The order that DEE rules are applied in is arbitrary. Different orders can have large effects on the speed of convergence. It is also possible for a DEE minimization to get stuck. If DEE is unable to converge the space, the best alternative is to take the eliminated space and use another minimizer on it.

Next, the DEE rules have to be set up. This isn't exactly rocket science:

Example 4.5: Setting up DEE Rules

// Continue from example 4.4

// Logical Singles
// This rule is used to check the elimination table for any "obvious"
// eliminations. It should be run after each rule to make sure the table
// makes sense.
DEELogicalSingles filterLS;

// Goldstein Singles
// This rule was just described earlier.
DEEGoldsteinSingles filterGS;

// Split Singles
// This is an advanced rule described in the Looger paper above.
DEESplitSingles filterSS;

There are (many) other rules, but for the sake of simplicity, we'll only use these three. Now the master cycle must be instructed how to use them:

Example 4.6: Adding rules to a master cycle

// Continue from example 4.5

// Before starting any cycle of minimization, make sure the table is
// logically consistent.
master.AddFilter(&filterLS);

// Run Goldstein first, followed by Split Singles
master.AddFilter(&filterGS);
master.AddFilter(&filterLS);
master.AddFilter(&filterSS);

Whenever we call the Minimize() function on the master cycle, it will run the Logical, Goldstein, Logical, and Split rules, in that order. The second parameter to the master cycle constructor (example 4.4) was the number of times to repeat the cycle per call to Minimize(). There are three possible convergence outcomes to a Minimize() call. The most likely is that the space has not converged yet. The second is that the space has converged to a single, unique solution.

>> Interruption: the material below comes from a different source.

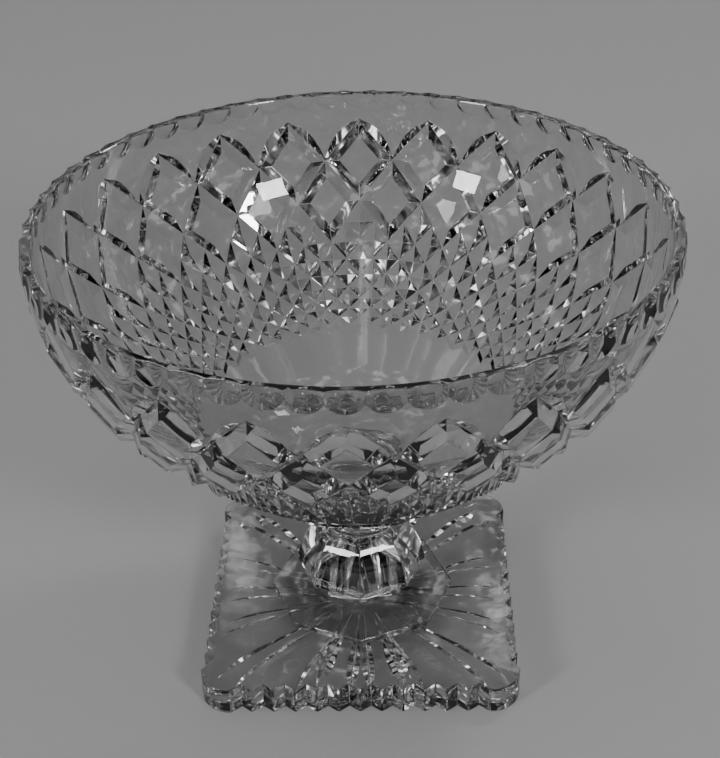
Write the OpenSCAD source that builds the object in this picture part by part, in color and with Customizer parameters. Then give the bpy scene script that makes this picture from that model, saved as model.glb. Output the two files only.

The last possibility involves the third constructor parameter (example 4.4). This is a threshold value for the number of possible solutions left in the space. When the minimizer has eliminated enough of the space to pass this threshold, it is usually more efficient to switch to an exhaustive search algorithm to find the minimum solution. It makes sense to do this for threshold values where an exhaustive search would take a second or two, while successive rounds of DEE would take minutes or hours.

These three possibilities are checked via the return value of the Minimize() function:

Example 4.7: Minimizing using DEE

// Continue from example 4.6

// DEE might get stuck, so impose a maximum number of cycles
const unsigned int MAX_CYCLES = 10;
unsigned int iNumCycles = 0;

// ETYPE_NOT_FOUND means the space has not converged or passed
// the necessary threshold value.
ERROR_TYPE result = ETYPE_NOT_FOUND;

while (result == ETYPE_NOT_FOUND){
    // Perform a round of eliminations
    result = master.Minimize();

    // Check if we have exceeded our cycle count
    if (++iNumCycles > 10)
        break;
}

// Now we check the exit status of the minimization
std::vector<unsigned int> vecResult;
switch (result){
  case ETYPE_OK:   // Converged on a single solution (lucky!)
    vecResult = master.GetSequence();
    break;

  case ETYPE_OUT_OF_RANGE: // Threshold value passed
    // Use branch and terminate to search remaining space
    BranchAndTerminate branch(&elimTable);
    branch.Minimize();
    vecResult = branch.GetSequence();
    break;

  default:
    std::cerr << "DEE could not converge space!" << std::endl;
    break;
}

// Finally, we convert the sequence from the eliminated table 
// space to the space of the underlying table.
elimTable.ConvertChoices(&vecResult);

The last step deserves further consideration. What is the difference between the eliminated table and the original table? When a position is eliminated from the table, it disappears from the space. For example, if there were 4 rotamers at position 1, and one of them was eliminated, the elimination table would report only 3 rotamers at position 1.

Of course, if the space converges, there is only one rotamer at each position. In the ETYPE_OK case in example 4.7, the vector contains all zeros. In the ETYPE_OUT_OF_RANGE case, however, it contains indices of rotamers in the elimination table. We don't care about these indices; we want to know about the indicies in the original table we were working with. The final step converts the indicies to those.

Important

This feature is more important than it might seem. We've taken advantage of it here, already. After eliminating as much as DEE can, the elimination table can be used by another minimizer (branch and terminate) to search the remaining space. This can be used on larger spaces with minimizers like Monte-Carlo, as well. Always remember to convert the choices back to those of the original energy table!